Another limitation is that an oven will, given enough time, eventually change its thermal properties. Wear and tear, changes in exhaust conditions, preventive maintenance, and a host of other factors will have an accumulative effect on the behavior of the reflow oven. Therefore, the initial database will need to be updated. This can be achieved by running some real-life profiles from time to time, and feeding this fresh information back into the database.
The final limitation is the fact that a system that eliminates profiling, by definition, does not have a profile recorded for the specific assembly. This means that there is no documentation or evidence that the PCB was indeed processed in-spec. Some customers will accept this, while others will not and require reflow profile documentation.
Conclusion
The correct method for reflow oven set up with a new application is to profile the PCB and dial the processed deep in-spec using prediction software. If the electronics manufacturer either cannot or will not perform this task, there are now thermal process tools available that achieve a more than 80% effective solution.
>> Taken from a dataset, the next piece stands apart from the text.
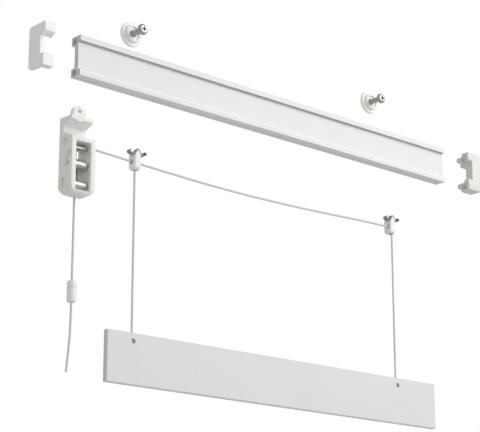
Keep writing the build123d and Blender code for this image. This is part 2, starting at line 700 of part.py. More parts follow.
def make_knot(x, y, z):
    """A tight round end knot."""
    return Pos(x, y, z) * Sphere(KNOT_DIAMETER / 2)


# Connector


def make_connector_upper():
    """Upper half of the cord connector, a rounded barrel with a socket below."""
    bottom = CONNECTOR_TOP_Z - CONNECTOR_UPPER_LENGTH
    shell = rod_z(CONNECTOR_DIAMETER, LOCK_CORD_X, LOCK_CORD_Y, bottom, CONNECTOR_TOP_Z)
    shell = fillet(shell.faces().sort_by(Axis.Z)[-1].edges(), CONNECTOR_ROUNDING)
    socket = CONNECTOR_SPIGOT_DIAMETER + 2 * CONNECTOR_SPIGOT_PLAY
    socket_top = bottom + CONNECTOR_SPIGOT_LENGTH + SPIGOT_TIP_SPACE
    shell -= rod_z(socket, LOCK_CORD_X, LOCK_CORD_Y, bottom - 1, socket_top)
    return shell - rod_z(CONNECTOR_BORE_DIAMETER, LOCK_CORD_X, LOCK_CORD_Y, bottom, CONNECTOR_TOP_Z + 1)


def make_connector_lower():
    """Lower half of the connector, with the spigot that snaps into the upper half."""
    top = CONNECTOR_TOP_Z - CONNECTOR_UPPER_LENGTH
    bottom = top - CONNECTOR_LOWER_LENGTH
    shell = rod_z(CONNECTOR_DIAMETER, LOCK_CORD_X, LOCK_CORD_Y, bottom, top)
    shell = fillet(shell.faces().sort_by(Axis.Z)[0].edges(), CONNECTOR_ROUNDING)
    shell += rod_z(
        CONNECTOR_SPIGOT_DIAMETER, LOCK_CORD_X, LOCK_CORD_Y, top - SPIGOT_ROOT, top + CONNECTOR_SPIGOT_LENGTH
    )
    shell -= rod_z(
        CONNECTOR_CAVITY_DIAMETER,
        LOCK_CORD_X,
        LOCK_CORD_Y,
        top + CONNECTOR_SPIGOT_LENGTH - CONNECTOR_CAVITY_DEPTH,
        top + CONNECTOR_SPIGOT_LENGTH + 1,
    )
    return shell - rod_z(CONNECTOR_BORE_DIAMETER, LOCK_CORD_X, LOCK_CORD_Y, bottom - 1, top)


def connector_knot_z():
    """Centre of the knot that joins the cords inside the connector."""
    top = CONNECTOR_TOP_Z - CONNECTOR_UPPER_LENGTH + CONNECTOR_SPIGOT_LENGTH
    return top - CONNECTOR_CAVITY_DEPTH + KNOT_DIAMETER / 2 + KNOT_SEAT_GAP


def make_tail_cord():
    """The free tail below the connector, cut off plain."""
    start = (LOCK_CORD_X, LOCK_CORD_Y, connector_knot_z() - KNOT_DIAMETER / 2)
    bottom = CONNECTOR_TOP_Z - CONNECTOR_UPPER_LENGTH - CONNECTOR_LOWER_LENGTH
    points = [start] + [(LOCK_CORD_X + dx, LOCK_CORD_Y, bottom + dz) for dx, dz in TAIL_POINTS]
    return cord_tube("tail_cord", points)


# Bottom bar


def make_bar():
    """The flat weighted bar, bored from its top edge into a cross hole for each lift cord."""
    front = CORD_Y - BAR_THICKNESS / 2
    rear = CORD_Y + BAR_THICKNESS / 2
    bar = block(BAR_LEFT_X, BAR_RIGHT_X, front, rear, BAR_TOP_Z - BAR_HEIGHT, BAR_TOP_Z)
    bar = chamfer(bar.edges(), BAR_EDGE_BEVEL)
    hole_z = BAR_TOP_Z - BAR_HOLE_DROP
    for x in (LEFT_CORD_X, RIGHT_CORD_X):
        bar -= rod_y(BAR_HOLE_DIAMETER, x, front - 1, rear + 1, hole_z)
        bar -= rod_z(BAR_BORE_DIAMETER, x, CORD_Y, hole_z, BAR_TOP_Z + 1)
    return bar


save("rail", make_rail())
left_cap = make_cap(
    -1,
    LEFT_CAP_PLATE,
    LEFT_CAP_ARM,
    LEFT_CAP_ARM_DEPTH,
    LEFT_CAP_PEG,
    LEFT_CAP_PULLED,
    LEFT_CAP_NOTCH,
    LEFT_CAP_REAR_STAND,
    LEFT_CAP_RISE,
)
save("left_end_cap", left_cap)
right_cap = make_cap(
    1,
    RIGHT_CAP_PLATE,
    RIGHT_CAP_ARM,
    RIGHT_CAP_ARM_DEPTH,
    RIGHT_CAP_PEG,
    RIGHT_CAP_PULLED,
    RIGHT_CAP_NOTCH,
    RIGHT_CAP_REAR_STAND,
    RIGHT_CAP_RISE,
)
save("right_end_cap", right_cap)

for hand, disc_x, disc_z in zip(("left", "right"), DISC_X, DISC_Z):
    save(f"{hand}_wall_disc", make_disc(disc_x, disc_z))
    save(f"{hand}_fixing_screw", make_screw(disc_x, disc_z))

save("lock_housing", make_lock_housing())
save("lock_guide_pin", make_pin(GUIDE_PIN_DIAMETER, GUIDE_PIN_Y, GUIDE_PIN_Z, PIN_SIDE_SKIN))
save("locking_roller_pin", make_pin(ROLLER_PIN_DIAMETER, ROLLER_Y, LOCKING_ROLLER_Z, SIDE_DIMPLE_DEPTH))
save("locking_roller", make_roller(LOCKING_ROLLER_Z))
save("lower_roller_pin", make_pin(ROLLER_PIN_DIAMETER, ROLLER_Y, LOWER_ROLLER_Z, PIN_SIDE_SKIN))
save("lower_roller", make_roller(LOWER_ROLLER_Z))

for hand, cord_x in (("left", LEFT_CORD_X), ("right", RIGHT_CORD_X)):
    save(f"{hand}_carrier_body", make_carrier(cord_x))
    save(f"{hand}_carrier_spring", make_spring(cord_x))
    low = knot_z() + KNOT_DIAMETER / 2
    top = lift_cord_top(cord_x)
    save(f"{hand}_lift_cord", straight_cord(f"{hand}_lift_cord", cord_x, CORD_Y, low, top))
    save(f"{hand}_cord_knot", make_knot(cord_x, CORD_Y, knot_z()))

save("lock_cord", make_lock_cord())
save("span_cord", make_span_cord())
knot_top = connector_knot_z() + KNOT_DIAMETER / 2
save("pull_cord", straight_cord("pull_cord", LOCK_CORD_X, LOCK_CORD_Y, knot_top, LOCK_BOTTOM_Z))
save("connector_upper", make_connector_upper())
save("connector_lower", make_connector_lower())
save("connector_knot", make_knot(LOCK_CORD_X, LOCK_CORD_Y, connector_knot_z()))
save("tail_cord", make_tail_cord())
save("bottom_bar", make_bar())
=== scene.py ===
import math

import bmesh
import bpy
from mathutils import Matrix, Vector


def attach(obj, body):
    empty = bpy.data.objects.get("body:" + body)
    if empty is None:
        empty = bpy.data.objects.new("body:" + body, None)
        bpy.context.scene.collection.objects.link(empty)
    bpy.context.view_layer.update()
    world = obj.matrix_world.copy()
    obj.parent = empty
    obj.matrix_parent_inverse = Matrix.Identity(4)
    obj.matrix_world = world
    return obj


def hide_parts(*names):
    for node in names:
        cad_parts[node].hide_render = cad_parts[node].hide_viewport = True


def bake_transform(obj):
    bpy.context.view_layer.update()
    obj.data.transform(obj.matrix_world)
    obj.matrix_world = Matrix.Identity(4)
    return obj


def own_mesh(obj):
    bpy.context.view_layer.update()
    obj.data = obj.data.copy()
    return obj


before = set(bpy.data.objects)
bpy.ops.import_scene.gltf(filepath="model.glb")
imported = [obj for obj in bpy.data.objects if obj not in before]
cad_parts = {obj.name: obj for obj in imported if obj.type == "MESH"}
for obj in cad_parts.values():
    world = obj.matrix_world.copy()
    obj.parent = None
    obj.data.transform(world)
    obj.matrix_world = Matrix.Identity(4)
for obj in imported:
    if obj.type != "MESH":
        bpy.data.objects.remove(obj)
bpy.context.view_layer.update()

# The view and the studio. The photograph has a white backdrop, soft light from the front above,
# and open shade on the left faces and the undersides.
VIEW_FROM = Vector((-0.7008, -0.7478, -0.3571))
VIEW_HEADING = math.radians(41.96)
VIEW_PITCH = math.radians(15.75)
PHOTO_WIDTH_PX = 480
FOCAL_LENGTH_PX = 1608
SENSOR_MM = 36.0
NEAR_CLIP = 0.05
FAR_CLIP = 40.0
KIT_CENTRE = Vector((0.0, -0.005, -0.08))
SHADE_STRENGTH = 0.56
BACKDROP_STRENGTH = 1.0
STUDIO_WHITE = "FFFFFF"


def set_out(name, data):
    """A new object, set out in the scene."""
    obj = bpy.data.objects.new(name, data)
    bpy.context.scene.collection.objects.link(obj)
    return obj


camera_data = bpy.data.cameras.new("camera")
camera_data.sensor_width = SENSOR_MM
camera_data.lens = FOCAL_LENGTH_PX * SENSOR_MM / PHOTO_WIDTH_PX
camera_data.clip_start = NEAR_CLIP
camera_data.clip_end = FAR_CLIP
camera = set_out("camera", camera_data)
looking = Vector((
    math.sin(VIEW_HEADING) * math.cos(VIEW_PITCH),
    math.cos(VIEW_HEADING) * math.cos(VIEW_PITCH),
    math.sin(VIEW_PITCH),
))
camera.location = VIEW_FROM
camera.rotation_euler = looking.to_track_quat("-Z", "Y").to_euler()
bpy.context.scene.camera = camera
bpy.context.scene.view_settings.view_transform = "Standard"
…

Oven-inherent programming produces an in-spec recipe in the vast majority of the situations with no need to profile or sacrifice a circuit board. This technology also saves set up time and associated labor.
Using a profiling technology without an actual PCB profile run is also far better than doing nothing. Many manufacturers in our industry currently do not profile at all, or they limit their profiling to a single application a few times a year. If you do not want to do traditional profiling at all, oven-generated recipes can be an intermediary, rather than blindly reflowing.